Far East Deep South is an enjoyable documentary that follows the journey of two brothers, Baldwin and Edwin Chiu, who seek to know more about their dad’s family history. But their father Charles immigrated from China to California at age 14 with his grandmother and didn’t know much about his father at all. Surprisingly, the place where the family needs to go is a small town in the Mississippi Delta because the grandfather and his father are buried there.
Charles is reluctant to make the trip, but his wife encourages everyone to go together. They first visit Cleveland, Mississippi, where they were invited to visit Delta State University to see a museum exhibit on the history of Chinese immigrants in the area. The curator Emily Jones helpfully recognizes the name K.C. Lou and manages to dig out a priceless personal artifact of his to show the family.
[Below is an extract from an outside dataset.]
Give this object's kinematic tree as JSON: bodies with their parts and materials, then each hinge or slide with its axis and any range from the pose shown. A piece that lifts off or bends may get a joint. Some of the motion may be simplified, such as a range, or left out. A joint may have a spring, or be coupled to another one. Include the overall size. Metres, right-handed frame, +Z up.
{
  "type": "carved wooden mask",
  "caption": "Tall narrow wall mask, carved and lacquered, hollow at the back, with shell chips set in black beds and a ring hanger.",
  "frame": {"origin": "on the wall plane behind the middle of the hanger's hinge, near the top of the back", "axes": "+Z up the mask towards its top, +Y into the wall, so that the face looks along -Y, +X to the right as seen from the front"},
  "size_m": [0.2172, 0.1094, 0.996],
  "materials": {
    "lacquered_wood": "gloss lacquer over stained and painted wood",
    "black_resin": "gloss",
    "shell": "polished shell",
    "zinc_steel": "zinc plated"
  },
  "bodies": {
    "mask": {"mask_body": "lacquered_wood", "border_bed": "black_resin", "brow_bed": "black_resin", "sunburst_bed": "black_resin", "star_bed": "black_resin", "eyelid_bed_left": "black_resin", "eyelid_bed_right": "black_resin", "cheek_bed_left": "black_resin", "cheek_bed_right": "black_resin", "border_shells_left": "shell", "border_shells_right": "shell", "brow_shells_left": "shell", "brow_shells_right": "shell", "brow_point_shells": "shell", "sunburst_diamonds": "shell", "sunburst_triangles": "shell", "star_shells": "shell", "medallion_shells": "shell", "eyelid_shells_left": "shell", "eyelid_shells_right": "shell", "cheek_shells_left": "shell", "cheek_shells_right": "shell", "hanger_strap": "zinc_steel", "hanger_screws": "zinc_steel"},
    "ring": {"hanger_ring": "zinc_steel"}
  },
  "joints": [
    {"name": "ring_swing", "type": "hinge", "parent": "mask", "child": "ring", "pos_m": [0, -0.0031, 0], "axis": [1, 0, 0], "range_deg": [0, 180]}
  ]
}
Next the family travels to Pace, Mississippi, the town where Charles’ father K.C. Lou and his father Charles Lou owned a grocery store. They didn’t even know the name of the store, but they were able to visit the grassy lot where it once stood.
The film’s emotional core is Charles Chiu, the father of the brothers. Growing up without a dad affected Charles more deeply than his family realized. But perhaps not surprisingly, word quickly spread in town about the Chinese-American visitors, and longtime residents and local officials flock to the Chius to share fond recollections of K.C. Lou, Charles’ father. The current mayor of Pace comes to meet the Chius and lets them know that the grocery store was a critical lifeline to the community during the Depression because the Lous were willing to extend credit to their struggling customers and neighbors. The family leaves Mississippi with a much deeper understanding of their ancestors’ role in the predominantly black community and how beloved they were.
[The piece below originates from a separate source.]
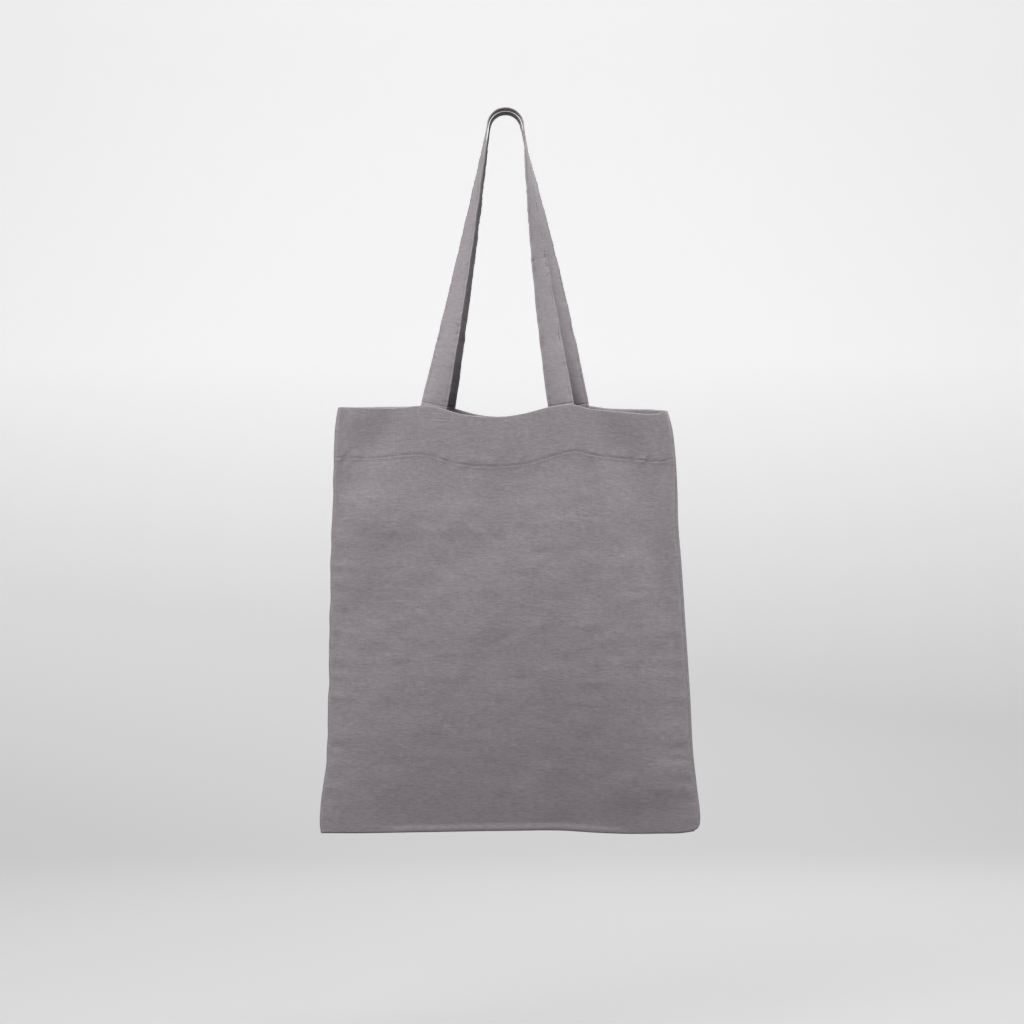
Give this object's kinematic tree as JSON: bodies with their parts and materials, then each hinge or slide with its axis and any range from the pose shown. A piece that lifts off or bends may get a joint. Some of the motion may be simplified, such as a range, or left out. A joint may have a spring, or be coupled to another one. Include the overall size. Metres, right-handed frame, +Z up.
{
  "type": "linen shopping bag",
  "caption": "Slack cloth shopping bag hanging by its straps: sewn front and back panels, a turned-in hem round the open mouth, and flat handles that twist to the top and fold down outside.",
  "frame": {"origin": "the seat: the underside of the back handle in the middle of its crown, midway between the two panels", "axes": "+Z up, +Y away from the viewer from the front panel to the back one, +X to the viewer's right"},
  "size_m": [0.3792, 0.0532, 0.7224],
  "materials": {
    "body_linen": "washed plain-weave linen, grey with a faint mauve cast, matt and slubby",
    "strap_linen": "the same linen folded into a flat strap and stitched along both edges",
    "thread": "matching sewing thread"
  },
  "bodies": {
    "bag": {"front_panel": "body_linen", "back_panel": "body_linen", "front_hem_facing": "body_linen", "back_hem_facing": "body_linen", "left_seam_allowance": "body_linen", "right_seam_allowance": "body_linen", "bottom_seam_allowance": "body_linen", "front_hem_stitching": "thread", "back_hem_stitching": "thread", "left_seam_stitching": "thread", "right_seam_stitching": "thread", "bottom_seam_stitching": "thread", "front_handle_left_tail": "strap_linen", "front_handle_right_tail": "strap_linen", "back_handle_left_tail": "strap_linen", "back_handle_right_tail": "strap_linen"},
    "front_handle": {"front_handle": "strap_linen", "front_handle_outer_stitching": "thread", "front_handle_inner_stitching": "thread"},
    "back_handle": {"back_handle": "strap_linen", "back_handle_outer_stitching": "thread", "back_handle_inner_stitching": "thread"}
  },
  "joints": [
    {"name": "front_handle_fold", "type": "hinge", "parent": "bag", "child": "front_handle", "pos_m": [0, -0.018, -0.29435], "axis": [1, 0, 0], "range_deg": [0, 172]},
    {"name": "back_handle_fold", "type": "hinge", "parent": "bag", "child": "back_handle", "pos_m": [0, 0.018, -0.29435], "axis": [-1, 0, 0], "range_deg": [0, 172]}
  ]
}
The film deftly demonstrates the devastating personal consequences of one of the most unjust and discriminatory laws in U.S. history, the Chinese Exclusion Act of 1882. Several historians helpfully provide historical context and explain that after the Emancipation Proclamation in 1863, plantation owners in the deep south recruited men from China to work the fields as laborers.
Within a few years, many of the Chinese laborers opened grocery stores in the rural southern towns where they lived. Chinese men were prohibited from marrying women of other races due to anti-miscegenation laws, so they had few options. And due to the Chinese Exclusion Act,
Chinese women could not immigrate to the United States. So in order to marry, the Chinese men typically had to return to China to marry and start families. This resulted in separated families when the men would return to the U.S. to work to earn money. Charles Chiu grew up in China with his mother while his father worked in Pace, Mississippi.
The documentary is a well-crafted look at the personal impact of the Chinese Exclusion Act and other shameful laws through the experience of one Chinese-American family. The Chinese Exclusion Act was not repealed until 1943, and many restrictions stayed in place until 1965. The historical roots of many issues we face in American society presently are discussed in the film, ranging from segregation, race relations, and equity in education. At one moment in the film Baldwin Chiu makes the point that in school he never learned anything about the discriminatory laws that affected Chinese-Americans and other minority groups. That is reason enough to watch Far East Deep South. These are history lessons that all Americans need to know, plus it’s a compelling and entertaining telling of one family’s American story.
I jumped at the chance to review Far East Deep South, which won the Best Feature Film Award at the Women Texas Film Festival, partly because I’ve been sorely missing the cancelled Asian Film Festival of Dallas this summer.